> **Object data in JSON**

* * * *

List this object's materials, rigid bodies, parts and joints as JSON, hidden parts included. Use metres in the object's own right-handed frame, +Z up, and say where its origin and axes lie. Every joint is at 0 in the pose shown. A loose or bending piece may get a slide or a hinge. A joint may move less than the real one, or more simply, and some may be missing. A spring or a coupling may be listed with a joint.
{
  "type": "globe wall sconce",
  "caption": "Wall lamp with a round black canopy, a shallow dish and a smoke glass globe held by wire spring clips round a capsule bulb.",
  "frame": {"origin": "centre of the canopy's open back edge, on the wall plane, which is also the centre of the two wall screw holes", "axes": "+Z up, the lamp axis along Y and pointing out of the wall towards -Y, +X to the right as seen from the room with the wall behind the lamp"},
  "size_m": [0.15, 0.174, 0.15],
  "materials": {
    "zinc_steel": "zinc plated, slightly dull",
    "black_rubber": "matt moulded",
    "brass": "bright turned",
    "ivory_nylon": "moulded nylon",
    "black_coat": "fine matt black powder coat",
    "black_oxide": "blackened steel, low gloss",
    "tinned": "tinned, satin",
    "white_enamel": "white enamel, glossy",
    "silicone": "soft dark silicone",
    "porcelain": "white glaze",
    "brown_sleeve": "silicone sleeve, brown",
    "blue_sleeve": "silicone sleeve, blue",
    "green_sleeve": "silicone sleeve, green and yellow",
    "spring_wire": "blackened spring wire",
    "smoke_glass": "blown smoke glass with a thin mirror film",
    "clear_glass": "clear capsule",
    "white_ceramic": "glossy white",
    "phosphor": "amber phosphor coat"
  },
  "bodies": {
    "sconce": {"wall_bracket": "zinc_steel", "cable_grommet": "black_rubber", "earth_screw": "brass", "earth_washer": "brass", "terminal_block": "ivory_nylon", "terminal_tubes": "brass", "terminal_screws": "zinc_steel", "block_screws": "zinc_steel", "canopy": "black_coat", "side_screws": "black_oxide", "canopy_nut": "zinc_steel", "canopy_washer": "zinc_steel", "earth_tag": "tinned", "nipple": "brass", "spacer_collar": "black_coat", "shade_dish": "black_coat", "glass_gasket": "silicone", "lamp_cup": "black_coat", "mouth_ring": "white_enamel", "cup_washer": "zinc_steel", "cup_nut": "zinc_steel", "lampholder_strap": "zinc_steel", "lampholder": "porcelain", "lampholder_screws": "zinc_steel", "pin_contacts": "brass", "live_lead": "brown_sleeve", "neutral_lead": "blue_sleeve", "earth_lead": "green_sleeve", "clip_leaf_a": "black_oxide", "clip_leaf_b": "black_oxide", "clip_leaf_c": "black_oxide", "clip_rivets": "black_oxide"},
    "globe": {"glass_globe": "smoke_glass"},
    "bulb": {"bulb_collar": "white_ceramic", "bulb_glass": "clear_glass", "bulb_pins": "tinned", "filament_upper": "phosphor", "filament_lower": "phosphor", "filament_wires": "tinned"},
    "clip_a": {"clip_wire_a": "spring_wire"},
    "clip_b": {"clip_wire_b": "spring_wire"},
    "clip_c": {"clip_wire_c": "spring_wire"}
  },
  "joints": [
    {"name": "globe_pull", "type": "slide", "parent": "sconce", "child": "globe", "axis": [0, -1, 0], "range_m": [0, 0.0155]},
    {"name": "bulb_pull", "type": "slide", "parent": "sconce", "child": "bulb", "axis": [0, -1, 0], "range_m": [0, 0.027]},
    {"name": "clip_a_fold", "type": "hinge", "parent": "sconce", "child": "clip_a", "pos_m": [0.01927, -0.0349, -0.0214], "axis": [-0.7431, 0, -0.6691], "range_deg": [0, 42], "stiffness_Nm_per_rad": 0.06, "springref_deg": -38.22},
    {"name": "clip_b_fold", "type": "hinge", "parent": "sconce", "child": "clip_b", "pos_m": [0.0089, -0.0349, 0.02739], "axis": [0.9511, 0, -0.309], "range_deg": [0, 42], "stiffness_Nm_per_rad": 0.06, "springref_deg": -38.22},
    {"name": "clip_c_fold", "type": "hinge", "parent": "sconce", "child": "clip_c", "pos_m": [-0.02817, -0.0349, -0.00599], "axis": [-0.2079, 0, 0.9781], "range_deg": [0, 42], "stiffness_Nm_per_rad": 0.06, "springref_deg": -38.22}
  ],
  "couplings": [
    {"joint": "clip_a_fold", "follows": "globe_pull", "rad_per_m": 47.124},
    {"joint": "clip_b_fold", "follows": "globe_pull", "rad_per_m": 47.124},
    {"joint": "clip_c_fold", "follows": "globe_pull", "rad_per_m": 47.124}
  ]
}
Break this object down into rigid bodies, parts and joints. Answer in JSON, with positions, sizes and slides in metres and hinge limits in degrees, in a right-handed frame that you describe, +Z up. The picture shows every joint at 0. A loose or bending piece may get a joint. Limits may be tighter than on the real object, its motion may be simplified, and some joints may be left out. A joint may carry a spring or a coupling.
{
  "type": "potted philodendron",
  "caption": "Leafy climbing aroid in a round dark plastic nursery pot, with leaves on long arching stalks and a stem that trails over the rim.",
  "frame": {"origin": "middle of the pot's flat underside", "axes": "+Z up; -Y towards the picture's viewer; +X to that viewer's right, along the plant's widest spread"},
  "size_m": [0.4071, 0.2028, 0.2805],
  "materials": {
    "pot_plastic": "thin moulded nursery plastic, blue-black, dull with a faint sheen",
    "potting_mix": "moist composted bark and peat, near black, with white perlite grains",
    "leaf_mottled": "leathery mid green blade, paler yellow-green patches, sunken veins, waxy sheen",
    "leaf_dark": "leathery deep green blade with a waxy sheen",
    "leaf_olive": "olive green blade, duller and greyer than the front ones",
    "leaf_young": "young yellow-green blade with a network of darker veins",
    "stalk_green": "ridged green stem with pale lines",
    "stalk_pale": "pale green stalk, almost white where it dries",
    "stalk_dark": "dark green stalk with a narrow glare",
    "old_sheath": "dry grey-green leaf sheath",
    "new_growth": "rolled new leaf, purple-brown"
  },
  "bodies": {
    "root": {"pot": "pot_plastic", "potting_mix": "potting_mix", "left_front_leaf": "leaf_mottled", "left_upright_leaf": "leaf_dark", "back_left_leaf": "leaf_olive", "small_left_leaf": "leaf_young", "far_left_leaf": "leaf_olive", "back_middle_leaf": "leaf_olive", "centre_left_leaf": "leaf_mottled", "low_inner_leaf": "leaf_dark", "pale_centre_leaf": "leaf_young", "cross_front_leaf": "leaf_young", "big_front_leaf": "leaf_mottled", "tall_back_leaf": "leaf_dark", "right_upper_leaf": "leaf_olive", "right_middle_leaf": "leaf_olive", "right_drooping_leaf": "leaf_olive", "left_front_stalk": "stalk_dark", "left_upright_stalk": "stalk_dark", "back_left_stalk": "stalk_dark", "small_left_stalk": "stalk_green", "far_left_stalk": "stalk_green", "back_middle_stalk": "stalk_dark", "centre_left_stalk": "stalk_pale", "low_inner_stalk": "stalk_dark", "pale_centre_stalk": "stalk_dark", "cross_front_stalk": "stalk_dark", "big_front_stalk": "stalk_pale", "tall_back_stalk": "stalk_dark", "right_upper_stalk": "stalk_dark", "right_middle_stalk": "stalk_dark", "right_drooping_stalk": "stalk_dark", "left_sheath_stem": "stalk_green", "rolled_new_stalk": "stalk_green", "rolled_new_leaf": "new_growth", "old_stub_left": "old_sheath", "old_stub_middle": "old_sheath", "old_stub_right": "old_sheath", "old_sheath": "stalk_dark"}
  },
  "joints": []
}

* * * *

> **What you will do**
Go through the records above and set each one down exactly, please.

> **Exercise response**
List this object's materials, rigid bodies, parts and joints as JSON, hidden parts included. Use metres in the object's own right-handed frame, +Z up, and say where its origin and axes lie. Every joint is at 0 in the pose shown. A loose or bending piece may get a slide or a hinge. A joint may move less than the real one, or more simply, and some may be missing. A spring or a coupling may be listed with a joint.
{
  "type": "globe wall sconce",
  "caption": "Wall lamp with a round black canopy, a shallow dish and a smoke glass globe held by wire spring clips round a capsule bulb.",
  "frame": {"origin": "centre of the canopy's open back edge, on the wall plane, which is also the centre of the two wall screw holes", "axes": "+Z up, the lamp axis along Y and pointing out of the wall towards -Y, +X to the right as seen from the room with the wall behind the lamp"},
  "size_m": [0.15, 0.174, 0.15],
  "materials": {
    "zinc_steel": "zinc plated, slightly dull",
    "black_rubber": "matt moulded",
    "brass": "bright turned",
    "ivory_nylon": "moulded nylon",
    "black_coat": "fine matt black powder coat",
    "black_oxide": "blackened steel, low gloss",
    "tinned": "tinned, satin",
    "white_enamel": "white enamel, glossy",
    "silicone": "soft dark silicone",
    "porcelain": "white glaze",
    "brown_sleeve": "silicone sleeve, brown",
    "blue_sleeve": "silicone sleeve, blue",
    "green_sleeve": "silicone sleeve, green and yellow",
    "spring_wire": "blackened spring wire",
    "smoke_glass": "blown smoke glass with a thin mirror film",
    "clear_glass": "clear capsule",
    "white_ceramic": "glossy white",
    "phosphor": "amber phosphor coat"
  },
  "bodies": {
    "sconce": {"wall_bracket": "zinc_steel", "cable_grommet": "black_rubber", "earth_screw": "brass", "earth_washer": "brass", "terminal_block": "ivory_nylon", "terminal_tubes": "brass", "terminal_screws": "zinc_steel", "block_screws": "zinc_steel", "canopy": "black_coat", "side_screws": "black_oxide", "canopy_nut": "zinc_steel", "canopy_washer": "zinc_steel", "earth_tag": "tinned", "nipple": "brass", "spacer_collar": "black_coat", "shade_dish": "black_coat", "glass_gasket": "silicone", "lamp_cup": "black_coat", "mouth_ring": "white_enamel", "cup_washer": "zinc_steel", "cup_nut": "zinc_steel", "lampholder_strap": "zinc_steel", "lampholder": "porcelain", "lampholder_screws": "zinc_steel", "pin_contacts": "brass", "live_lead": "brown_sleeve", "neutral_lead": "blue_sleeve", "earth_lead": "green_sleeve", "clip_leaf_a": "black_oxide", "clip_leaf_b": "black_oxide", "clip_leaf_c": "black_oxide", "clip_rivets": "black_oxide"},
    "globe": {"glass_globe": "smoke_glass"},
    "bulb": {"bulb_collar": "white_ceramic", "bulb_glass": "clear_glass", "bulb_pins": "tinned", "filament_upper": "phosphor", "filament_lower": "phosphor", "filament_wires": "tinned"},
    "clip_a": {"clip_wire_a": "spring_wire"},
    "clip_b": {"clip_wire_b": "spring_wire"},
    "clip_c": {"clip_wire_c": "spring_wire"}
  },
  "joints": [
    {"name": "globe_pull", "type": "slide", "parent": "sconce", "child": "globe", "axis": [0, -1, 0], "range_m": [0, 0.0155]},
    {"name": "bulb_pull", "type": "slide", "parent": "sconce", "child": "bulb", "axis": [0, -1, 0], "range_m": [0, 0.027]},
    {"name": "clip_a_fold", "type": "hinge", "parent": "sconce", "child": "clip_a", "pos_m": [0.01927, -0.0349, -0.0214], "axis": [-0.7431, 0, -0.6691], "range_deg": [0, 42], "stiffness_Nm_per_rad": 0.06, "springref_deg": -38.22},
    {"name": "clip_b_fold", "type": "hinge", "parent": "sconce", "child": "clip_b", "pos_m": [0.0089, -0.0349, 0.02739], "axis": [0.9511, 0, -0.309], "range_deg": [0, 42], "stiffness_Nm_per_rad": 0.06, "springref_deg": -38.22},
    {"name": "clip_c_fold", "type": "hinge", "parent": "sconce", "child": "clip_c", "pos_m": [-0.02817, -0.0349, -0.00599], "axis": [-0.2079, 0, 0.9781], "range_deg": [0, 42], "stiffness_Nm_per_rad": 0.06, "springref_deg": -38.22}
  ],
  "couplings": [
    {"joint": "clip_a_fold", "follows": "globe_pull", "rad_per_m": 47.124},
    {"joint": "clip_b_fold", "follows": "globe_pull", "rad_per_m": 47.124},
    {"joint": "clip_c_fold", "follows": "globe_pull", "rad_per_m": 47.124}
  ]
}
Break this object down into rigid bodies, parts and joints. Answer in JSON, with positions, sizes and slides in metres and hinge limits in degrees, in a right-handed frame that you describe, +Z up. The picture shows every joint at 0. A loose or bending piece may get a joint. Limits may be tighter than on the real object, its motion may be simplified, and some joints may be left out. A joint may carry a spring or a coupling.
{
  "type": "potted philodendron",
  "caption": "Leafy climbing aroid in a round dark plastic nursery pot, with leaves on long arching stalks and a stem that trails over the rim.",
  "frame": {"origin": "middle of the pot's flat underside", "axes": "+Z up; -Y towards the picture's viewer; +X to that viewer's right, along the plant's widest spread"},
  "size_m": [0.4071, 0.2028, 0.2805],
  "materials": {
    "pot_plastic": "thin moulded nursery plastic, blue-black, dull with a faint sheen",
    "potting_mix": "moist composted bark and peat, near black, with white perlite grains",
    "leaf_mottled": "leathery mid green blade, paler yellow-green patches, sunken veins, waxy sheen",
    "leaf_dark": "leathery deep green blade with a waxy sheen",
    "leaf_olive": "olive green blade, duller and greyer than the front ones",
    "leaf_young": "young yellow-green blade with a network of darker veins",
    "stalk_green": "ridged green stem with pale lines",
    "stalk_pale": "pale green stalk, almost white where it dries",
    "stalk_dark": "dark green stalk with a narrow glare",
    "old_sheath": "dry grey-green leaf sheath",
    "new_growth": "rolled new leaf, purple-brown"
  },
  "bodies": {
    "root": {"pot": "pot_plastic", "potting_mix": "potting_mix", "left_front_leaf": "leaf_mottled", "left_upright_leaf": "leaf_dark", "back_left_leaf": "leaf_olive", "small_left_leaf": "leaf_young", "far_left_leaf": "leaf_olive", "back_middle_leaf": "leaf_olive", "centre_left_leaf": "leaf_mottled", "low_inner_leaf": "leaf_dark", "pale_centre_leaf": "leaf_young", "cross_front_leaf": "leaf_young", "big_front_leaf": "leaf_mottled", "tall_back_leaf": "leaf_dark", "right_upper_leaf": "leaf_olive", "right_middle_leaf": "leaf_olive", "right_drooping_leaf": "leaf_olive", "left_front_stalk": "stalk_dark", "left_upright_stalk": "stalk_dark", "back_left_stalk": "stalk_dark", "small_left_stalk": "stalk_green", "far_left_stalk": "stalk_green", "back_middle_stalk": "stalk_dark", "centre_left_stalk": "stalk_pale", "low_inner_stalk": "stalk_dark", "pale_centre_stalk": "stalk_dark", "cross_front_stalk": "stalk_dark", "big_front_stalk": "stalk_pale", "tall_back_stalk": "stalk_dark", "right_upper_stalk": "stalk_dark", "right_middle_stalk": "stalk_dark", "right_drooping_stalk": "stalk_dark", "left_sheath_stem": "stalk_green", "rolled_new_stalk": "stalk_green", "rolled_new_leaf": "new_growth", "old_stub_left": "old_sheath", "old_stub_middle": "old_sheath", "old_stub_right": "old_sheath", "old_sheath": "stalk_dark"}
  },
  "joints": []
}